However for a young pup. If you plan to feed him mostly kibble, stay on kibble for at least 6 months, or dare I say 1 year. Puppies are smart, once you give them the good stuff like canned or raw, good luck in getting them to eat dry kibble. :aetsch:


----------



## fjm (Jun 4, 2010)

I cook for my two, and for the cats. I don't feed them much carbohydrate - when each meal is a heaped tablespoonful I feel it needs to be as nutrient rich as possible, and such carbs as they get are mainly things like sweet potato, etc. If I were feeding a large poodle in a cold climate, needing many more calories than my two tinies, I think I would be cooking to a very different recipe though.

I also think grain free is a fad - the grain is usually simply replaced by some other cheap bulking agent like potatoes or legumes, which are quite possibly problematic for some dogs. Most dogs will thrive on a wide range of foods, provided they meet basic nutritional standards, and there is a lot to be said for getting them used to eating different foods, especially things you have in the cupboard or can buy anywhere. Many is the time we have fallen back on scrambled eggs or a tin of sardines in an emergency or when travelling.


----------



## Charleeann67:) (Nov 6, 2017)

My little guy is 8 months old and on Origen puppy but I'm hoping, thinking of going home cooked, not raw for him in a few months or at least rotating between high end kibble and home cooked supplementation.
Would any of you be willing to share recipes or should I buy a book somewhere? I just feel too inexperienced in determining if he will get all the nutrients he needs if I don't rely on others who have had success in feeding this way.


----------



## fjm (Jun 4, 2010)

I have found the information on DogAware.com: Diet & Health Info for Man's Best Friend reliable and helpful. Many of the books of recipes out there either rely on adding commercial blends of vitamins etc or miss out essential nutrients - the recipes are often fine for an occasional treat but not suitable as a regular diet.

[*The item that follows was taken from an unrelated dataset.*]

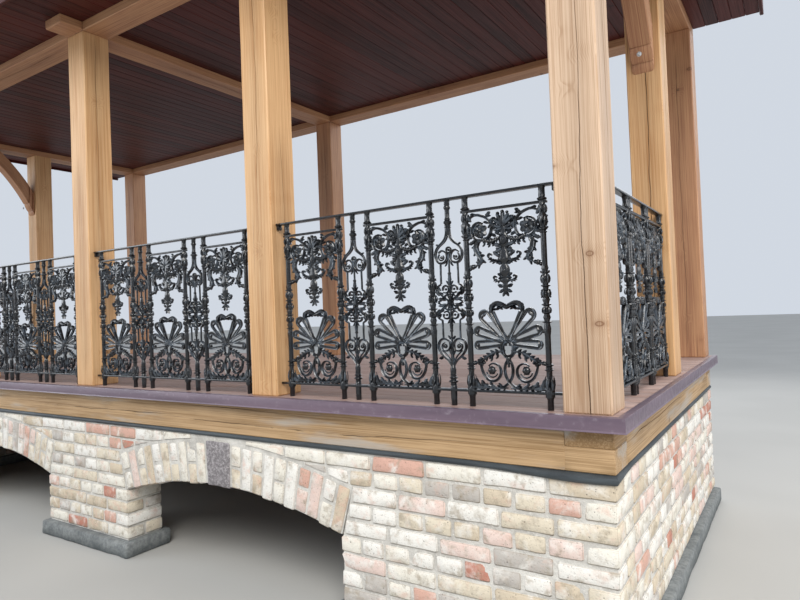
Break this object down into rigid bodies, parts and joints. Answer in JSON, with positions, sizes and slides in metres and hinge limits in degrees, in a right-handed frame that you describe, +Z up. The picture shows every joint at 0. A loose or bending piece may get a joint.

I use a minced (ground) meat specially designed for animals, with 80% muscle, 10% organs and 10% ground bone. I then add up to 20% vegetables by weight, trying to include something orange (carrot, sweet potato), a small quantity of green leafy vegetable (too much gives my two diarrhoea), and some green beans (because they particularly like them). I gently simmer the meat in plenty of water, and cook the veg with a little meat to flavour it until it is very soft, then the dogs get a measured portion of meat and vegetables and the cats get meat with some of the vegetable gravy and a pinch of taurine powder just in case (they leave any actual vegetables unless they are very well mixed in). I buy minced chicken, rabbit and beef and salmon chunks on a regular basis, and occasionally use lamb as well, although that tends to be very high in fat. Sophy can't tolerate turkey so I avoid that. I also give them occasional meals of raw chicken wings, tinned sardines, scrambled eggs, chicken scraps carefully checked for bones, etc. No onions or added salt.

You can safely supplement a good quality kibble with around 10% home made without worrying too much about it being completely balanced. I would try some chicken thighs (dark meat is more nutritious then breast) with a few green and orange vegetables. Remove any excess fat from the chicken but leave the skin on, and simmer with the vegetables until it is all very well cooked. Then remove all the bones and use, with the broth, as a topper for kibble. Not too fatty ground beef can be substituted for the chicken, or any other reasonably lean meat on offer locally. If the dog doesn't like it (extremely unlikely) you have the basis for an excellent soup for yourself!


----------



## scooterscout99 (Dec 3, 2015)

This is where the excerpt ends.